## Set task
Of the lines listed below, return exactly those that run from the line containing "drawer_front_panel();" through the line containing "imported = [obj", both included.

## Collected material

** START **

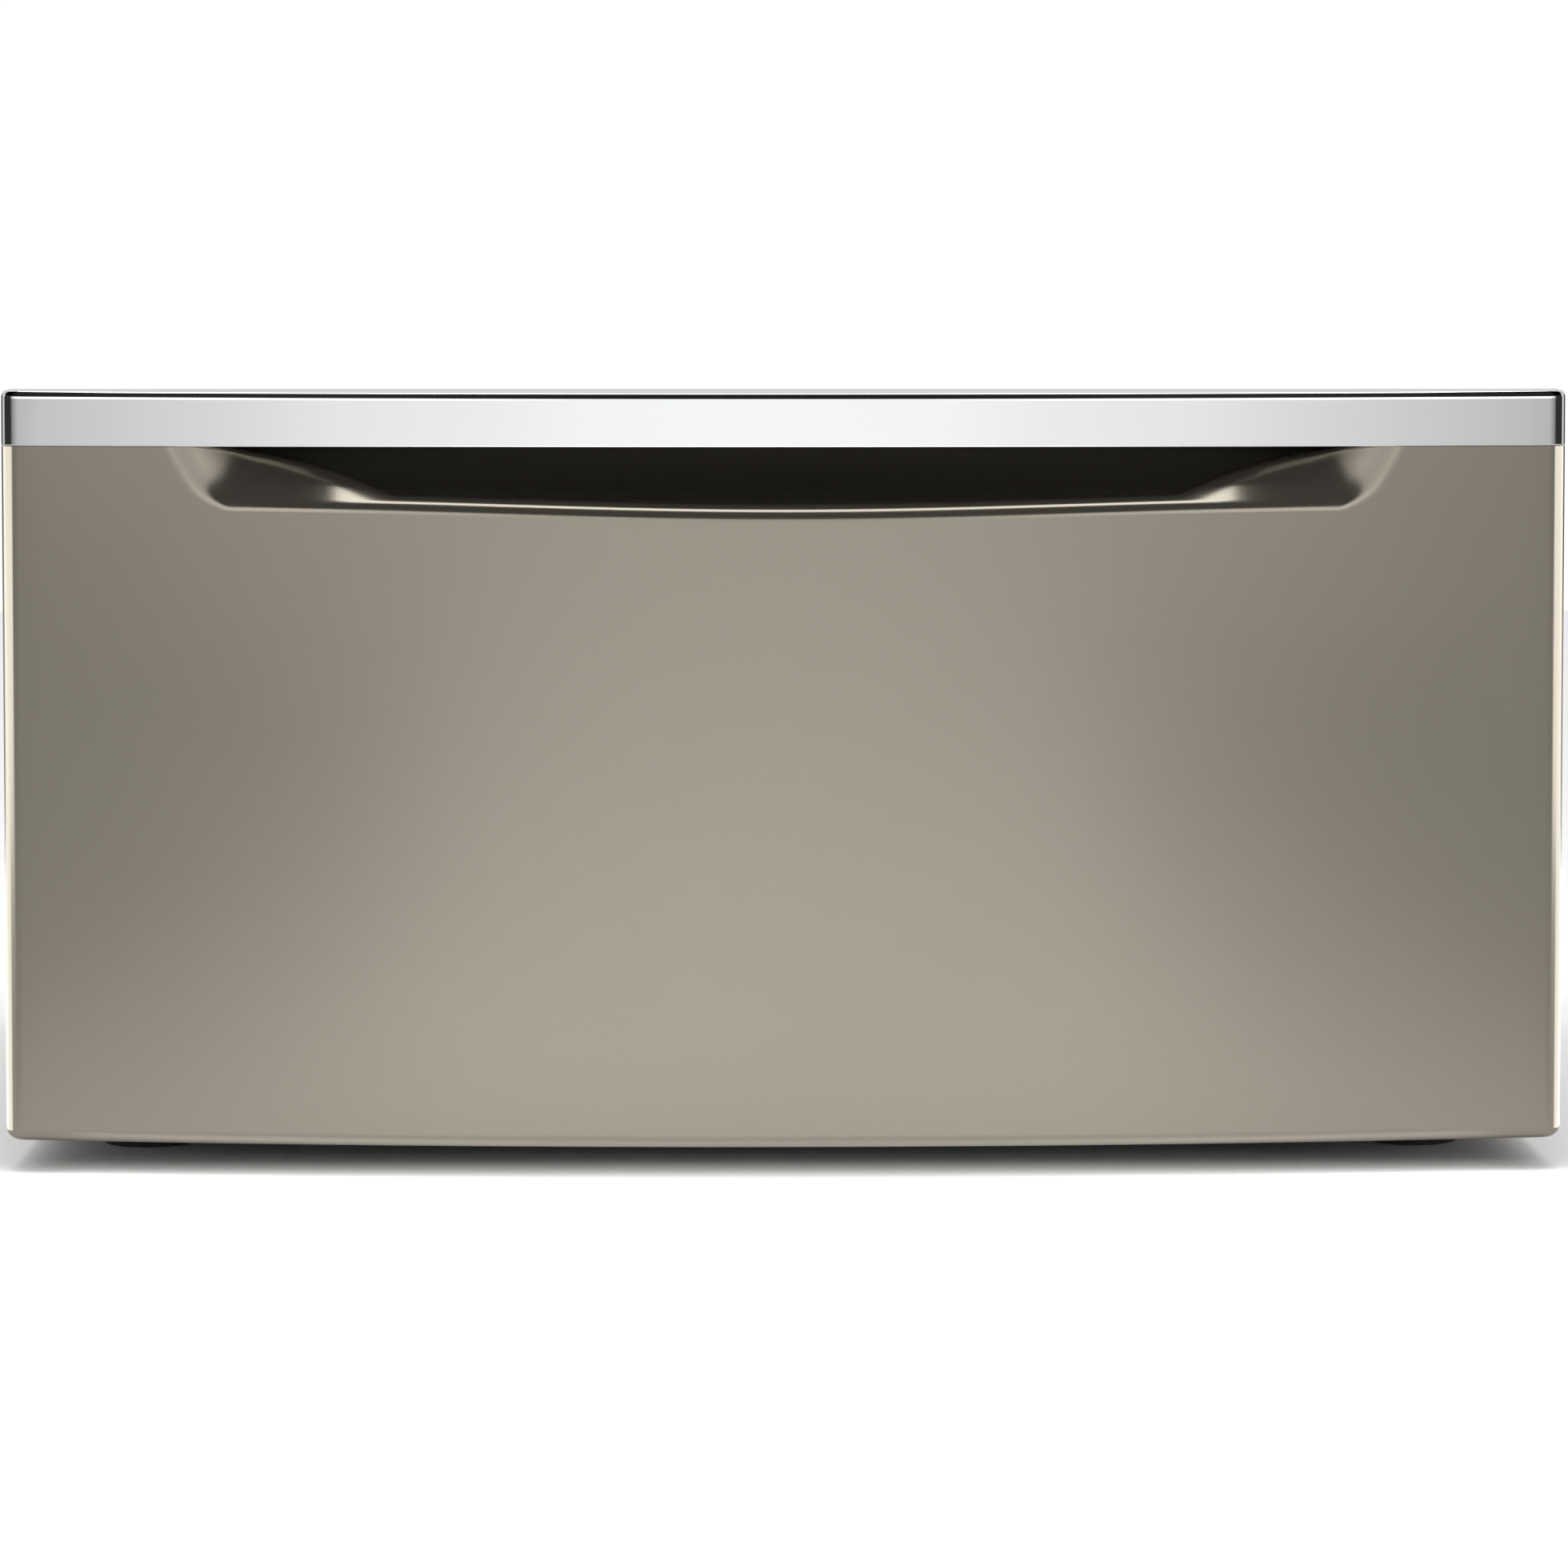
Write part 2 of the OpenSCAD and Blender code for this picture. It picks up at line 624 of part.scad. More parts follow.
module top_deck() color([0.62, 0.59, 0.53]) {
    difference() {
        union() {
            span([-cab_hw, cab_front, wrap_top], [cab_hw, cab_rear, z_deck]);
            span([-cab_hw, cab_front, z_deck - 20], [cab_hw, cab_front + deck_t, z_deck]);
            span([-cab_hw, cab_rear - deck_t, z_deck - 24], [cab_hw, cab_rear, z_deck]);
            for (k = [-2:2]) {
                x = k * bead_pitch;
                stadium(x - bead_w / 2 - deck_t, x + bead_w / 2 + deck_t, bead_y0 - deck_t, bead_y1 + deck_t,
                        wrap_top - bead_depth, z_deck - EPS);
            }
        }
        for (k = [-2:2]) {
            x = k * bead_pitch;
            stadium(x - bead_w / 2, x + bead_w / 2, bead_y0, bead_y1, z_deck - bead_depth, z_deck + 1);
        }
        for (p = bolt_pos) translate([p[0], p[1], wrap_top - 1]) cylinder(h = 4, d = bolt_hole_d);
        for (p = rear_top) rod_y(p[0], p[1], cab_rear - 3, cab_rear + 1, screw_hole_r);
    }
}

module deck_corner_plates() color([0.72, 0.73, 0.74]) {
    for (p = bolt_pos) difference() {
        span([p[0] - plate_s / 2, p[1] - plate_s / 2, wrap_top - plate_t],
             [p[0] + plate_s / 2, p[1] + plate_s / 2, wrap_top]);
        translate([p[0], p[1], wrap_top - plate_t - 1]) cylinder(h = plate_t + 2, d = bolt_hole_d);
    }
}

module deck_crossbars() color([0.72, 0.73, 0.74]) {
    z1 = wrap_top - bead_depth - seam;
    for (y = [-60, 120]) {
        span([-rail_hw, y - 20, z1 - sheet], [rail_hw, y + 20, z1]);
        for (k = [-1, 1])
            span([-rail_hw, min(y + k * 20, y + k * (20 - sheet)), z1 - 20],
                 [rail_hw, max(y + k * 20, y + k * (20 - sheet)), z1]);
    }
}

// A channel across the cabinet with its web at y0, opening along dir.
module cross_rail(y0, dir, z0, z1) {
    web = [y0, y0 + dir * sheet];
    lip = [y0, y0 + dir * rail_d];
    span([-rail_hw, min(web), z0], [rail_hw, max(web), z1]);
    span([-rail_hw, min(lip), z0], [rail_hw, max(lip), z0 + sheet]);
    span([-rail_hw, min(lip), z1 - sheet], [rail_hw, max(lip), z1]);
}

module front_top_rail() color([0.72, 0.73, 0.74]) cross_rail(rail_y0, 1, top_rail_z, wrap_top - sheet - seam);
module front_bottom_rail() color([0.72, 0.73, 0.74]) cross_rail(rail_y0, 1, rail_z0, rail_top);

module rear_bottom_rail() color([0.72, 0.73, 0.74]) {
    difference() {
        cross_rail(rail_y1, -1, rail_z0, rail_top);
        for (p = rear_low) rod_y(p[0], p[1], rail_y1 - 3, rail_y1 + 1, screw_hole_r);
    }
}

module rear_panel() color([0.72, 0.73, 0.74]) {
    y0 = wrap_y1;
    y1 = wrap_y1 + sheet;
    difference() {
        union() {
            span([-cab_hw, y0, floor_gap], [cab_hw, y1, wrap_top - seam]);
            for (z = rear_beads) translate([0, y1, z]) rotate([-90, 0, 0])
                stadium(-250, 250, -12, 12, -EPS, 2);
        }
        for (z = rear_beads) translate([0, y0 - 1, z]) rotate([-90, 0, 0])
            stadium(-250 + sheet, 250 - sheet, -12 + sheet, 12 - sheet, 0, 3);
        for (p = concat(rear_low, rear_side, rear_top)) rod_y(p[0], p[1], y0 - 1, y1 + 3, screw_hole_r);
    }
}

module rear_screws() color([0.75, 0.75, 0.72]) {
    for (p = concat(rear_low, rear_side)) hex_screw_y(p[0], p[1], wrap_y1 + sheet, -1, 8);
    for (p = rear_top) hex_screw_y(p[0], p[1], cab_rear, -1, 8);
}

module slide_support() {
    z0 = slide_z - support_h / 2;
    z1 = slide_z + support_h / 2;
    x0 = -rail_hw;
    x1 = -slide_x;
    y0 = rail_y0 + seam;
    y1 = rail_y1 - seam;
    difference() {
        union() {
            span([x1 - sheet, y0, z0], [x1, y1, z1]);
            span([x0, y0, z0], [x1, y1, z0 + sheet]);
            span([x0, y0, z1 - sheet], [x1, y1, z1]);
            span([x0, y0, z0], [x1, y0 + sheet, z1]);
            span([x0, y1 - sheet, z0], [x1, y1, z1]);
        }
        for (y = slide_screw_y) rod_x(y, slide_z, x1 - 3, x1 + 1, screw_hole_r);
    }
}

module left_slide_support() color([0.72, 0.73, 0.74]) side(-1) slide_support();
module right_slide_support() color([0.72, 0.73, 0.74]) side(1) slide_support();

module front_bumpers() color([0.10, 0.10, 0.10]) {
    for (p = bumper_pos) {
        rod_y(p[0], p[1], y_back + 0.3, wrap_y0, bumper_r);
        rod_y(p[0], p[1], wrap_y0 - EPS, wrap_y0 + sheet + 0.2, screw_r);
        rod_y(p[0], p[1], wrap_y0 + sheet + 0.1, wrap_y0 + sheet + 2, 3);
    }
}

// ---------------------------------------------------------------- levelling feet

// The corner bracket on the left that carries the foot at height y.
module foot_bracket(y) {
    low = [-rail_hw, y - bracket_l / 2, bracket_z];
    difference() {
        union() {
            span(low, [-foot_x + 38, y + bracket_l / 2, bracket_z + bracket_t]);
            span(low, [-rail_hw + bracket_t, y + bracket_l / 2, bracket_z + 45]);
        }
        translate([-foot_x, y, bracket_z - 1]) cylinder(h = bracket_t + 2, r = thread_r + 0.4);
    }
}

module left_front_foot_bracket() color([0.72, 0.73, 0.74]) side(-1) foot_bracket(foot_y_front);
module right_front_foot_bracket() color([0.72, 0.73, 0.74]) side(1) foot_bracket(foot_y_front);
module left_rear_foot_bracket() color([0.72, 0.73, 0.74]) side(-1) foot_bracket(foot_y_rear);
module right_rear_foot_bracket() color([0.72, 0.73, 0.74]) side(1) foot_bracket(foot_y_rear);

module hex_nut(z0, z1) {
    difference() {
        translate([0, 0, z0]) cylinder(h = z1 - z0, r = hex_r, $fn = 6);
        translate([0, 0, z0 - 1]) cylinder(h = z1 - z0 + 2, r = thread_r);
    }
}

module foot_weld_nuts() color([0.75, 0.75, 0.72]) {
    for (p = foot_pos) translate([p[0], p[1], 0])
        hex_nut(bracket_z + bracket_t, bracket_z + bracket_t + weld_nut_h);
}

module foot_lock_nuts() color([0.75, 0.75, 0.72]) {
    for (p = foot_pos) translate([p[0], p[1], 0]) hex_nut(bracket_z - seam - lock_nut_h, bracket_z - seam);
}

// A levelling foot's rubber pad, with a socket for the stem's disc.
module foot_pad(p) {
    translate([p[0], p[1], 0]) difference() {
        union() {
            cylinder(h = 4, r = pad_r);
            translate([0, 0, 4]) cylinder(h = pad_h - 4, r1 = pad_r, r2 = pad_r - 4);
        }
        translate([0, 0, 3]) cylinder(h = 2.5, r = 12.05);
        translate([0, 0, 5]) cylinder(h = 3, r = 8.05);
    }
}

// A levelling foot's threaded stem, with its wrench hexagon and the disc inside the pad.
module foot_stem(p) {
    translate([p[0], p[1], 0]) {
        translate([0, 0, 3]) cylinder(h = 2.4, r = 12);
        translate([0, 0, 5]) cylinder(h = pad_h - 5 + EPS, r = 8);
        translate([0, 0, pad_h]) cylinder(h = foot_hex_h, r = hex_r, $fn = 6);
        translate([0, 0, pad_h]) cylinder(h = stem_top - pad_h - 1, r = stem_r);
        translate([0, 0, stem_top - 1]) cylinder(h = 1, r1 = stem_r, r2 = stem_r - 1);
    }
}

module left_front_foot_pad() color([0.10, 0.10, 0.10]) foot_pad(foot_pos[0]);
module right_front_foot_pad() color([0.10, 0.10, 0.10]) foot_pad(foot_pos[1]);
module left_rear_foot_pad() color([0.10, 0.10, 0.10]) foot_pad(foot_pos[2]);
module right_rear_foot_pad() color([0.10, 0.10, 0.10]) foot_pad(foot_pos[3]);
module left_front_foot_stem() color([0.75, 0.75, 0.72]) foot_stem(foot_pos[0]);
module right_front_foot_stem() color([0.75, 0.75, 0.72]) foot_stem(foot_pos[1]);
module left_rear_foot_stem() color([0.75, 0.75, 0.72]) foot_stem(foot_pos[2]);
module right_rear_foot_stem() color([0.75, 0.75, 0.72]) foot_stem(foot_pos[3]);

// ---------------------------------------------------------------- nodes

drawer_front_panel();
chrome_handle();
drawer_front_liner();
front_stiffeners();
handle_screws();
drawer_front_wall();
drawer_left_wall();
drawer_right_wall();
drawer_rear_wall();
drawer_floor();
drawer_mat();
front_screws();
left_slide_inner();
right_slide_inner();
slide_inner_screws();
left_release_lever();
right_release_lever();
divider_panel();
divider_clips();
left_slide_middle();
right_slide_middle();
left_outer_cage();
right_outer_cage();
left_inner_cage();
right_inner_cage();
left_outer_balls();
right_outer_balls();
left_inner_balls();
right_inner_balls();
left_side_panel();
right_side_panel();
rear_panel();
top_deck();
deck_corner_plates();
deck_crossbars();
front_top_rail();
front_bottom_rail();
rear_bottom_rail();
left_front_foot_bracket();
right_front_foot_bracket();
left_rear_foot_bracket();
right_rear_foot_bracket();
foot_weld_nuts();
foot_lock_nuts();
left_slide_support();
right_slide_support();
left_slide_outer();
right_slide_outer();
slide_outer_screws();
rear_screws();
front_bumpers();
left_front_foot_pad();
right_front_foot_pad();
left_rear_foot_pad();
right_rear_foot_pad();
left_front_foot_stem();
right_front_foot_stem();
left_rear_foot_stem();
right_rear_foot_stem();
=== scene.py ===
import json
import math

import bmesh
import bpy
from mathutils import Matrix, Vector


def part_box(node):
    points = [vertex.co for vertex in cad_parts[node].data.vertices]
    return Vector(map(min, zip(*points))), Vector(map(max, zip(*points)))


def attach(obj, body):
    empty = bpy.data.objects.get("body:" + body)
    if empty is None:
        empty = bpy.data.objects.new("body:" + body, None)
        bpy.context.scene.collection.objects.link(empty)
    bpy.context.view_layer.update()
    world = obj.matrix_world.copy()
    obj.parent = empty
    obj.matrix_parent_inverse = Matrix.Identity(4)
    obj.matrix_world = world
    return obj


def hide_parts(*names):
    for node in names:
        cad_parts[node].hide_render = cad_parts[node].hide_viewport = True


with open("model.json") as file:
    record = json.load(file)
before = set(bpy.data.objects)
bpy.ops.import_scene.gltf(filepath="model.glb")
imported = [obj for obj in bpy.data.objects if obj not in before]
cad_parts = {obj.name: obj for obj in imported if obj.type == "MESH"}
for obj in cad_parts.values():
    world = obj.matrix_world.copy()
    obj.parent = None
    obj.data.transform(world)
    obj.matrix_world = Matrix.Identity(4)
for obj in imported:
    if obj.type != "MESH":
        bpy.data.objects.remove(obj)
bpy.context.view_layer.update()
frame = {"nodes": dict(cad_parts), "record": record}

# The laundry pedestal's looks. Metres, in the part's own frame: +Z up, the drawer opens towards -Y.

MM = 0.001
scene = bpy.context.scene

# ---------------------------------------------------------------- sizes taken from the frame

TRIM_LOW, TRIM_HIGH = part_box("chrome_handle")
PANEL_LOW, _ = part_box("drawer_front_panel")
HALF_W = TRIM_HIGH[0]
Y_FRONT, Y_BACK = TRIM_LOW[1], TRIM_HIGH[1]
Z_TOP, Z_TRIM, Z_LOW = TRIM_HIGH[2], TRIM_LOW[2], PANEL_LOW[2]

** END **

## Solved exercise
drawer_front_panel();
chrome_handle();
drawer_front_liner();
front_stiffeners();
handle_screws();
drawer_front_wall();
drawer_left_wall();
drawer_right_wall();
drawer_rear_wall();
drawer_floor();
drawer_mat();
front_screws();
left_slide_inner();
right_slide_inner();
slide_inner_screws();
left_release_lever();
right_release_lever();
divider_panel();
divider_clips();
left_slide_middle();
right_slide_middle();
left_outer_cage();
right_outer_cage();
left_inner_cage();
right_inner_cage();
left_outer_balls();
right_outer_balls();
left_inner_balls();
right_inner_balls();
left_side_panel();
right_side_panel();
rear_panel();
top_deck();
deck_corner_plates();
deck_crossbars();
front_top_rail();
front_bottom_rail();
rear_bottom_rail();
left_front_foot_bracket();
right_front_foot_bracket();
left_rear_foot_bracket();
right_rear_foot_bracket();
foot_weld_nuts();
foot_lock_nuts();
left_slide_support();
right_slide_support();
left_slide_outer();
right_slide_outer();
slide_outer_screws();
rear_screws();
front_bumpers();
left_front_foot_pad();
right_front_foot_pad();
left_rear_foot_pad();
right_rear_foot_pad();
left_front_foot_stem();
right_front_foot_stem();
left_rear_foot_stem();
right_rear_foot_stem();
=== scene.py ===
import json
import math

import bmesh
import bpy
from mathutils import Matrix, Vector


def part_box(node):
    points = [vertex.co for vertex in cad_parts[node].data.vertices]
    return Vector(map(min, zip(*points))), Vector(map(max, zip(*points)))


def attach(obj, body):
    empty = bpy.data.objects.get("body:" + body)
    if empty is None:
        empty = bpy.data.objects.new("body:" + body, None)
        bpy.context.scene.collection.objects.link(empty)
    bpy.context.view_layer.update()
    world = obj.matrix_world.copy()
    obj.parent = empty
    obj.matrix_parent_inverse = Matrix.Identity(4)
    obj.matrix_world = world
    return obj


def hide_parts(*names):
    for node in names:
        cad_parts[node].hide_render = cad_parts[node].hide_viewport = True


with open("model.json") as file:
    record = json.load(file)
before = set(bpy.data.objects)
bpy.ops.import_scene.gltf(filepath="model.glb")
imported = [obj for obj in bpy.data.objects if obj not in before]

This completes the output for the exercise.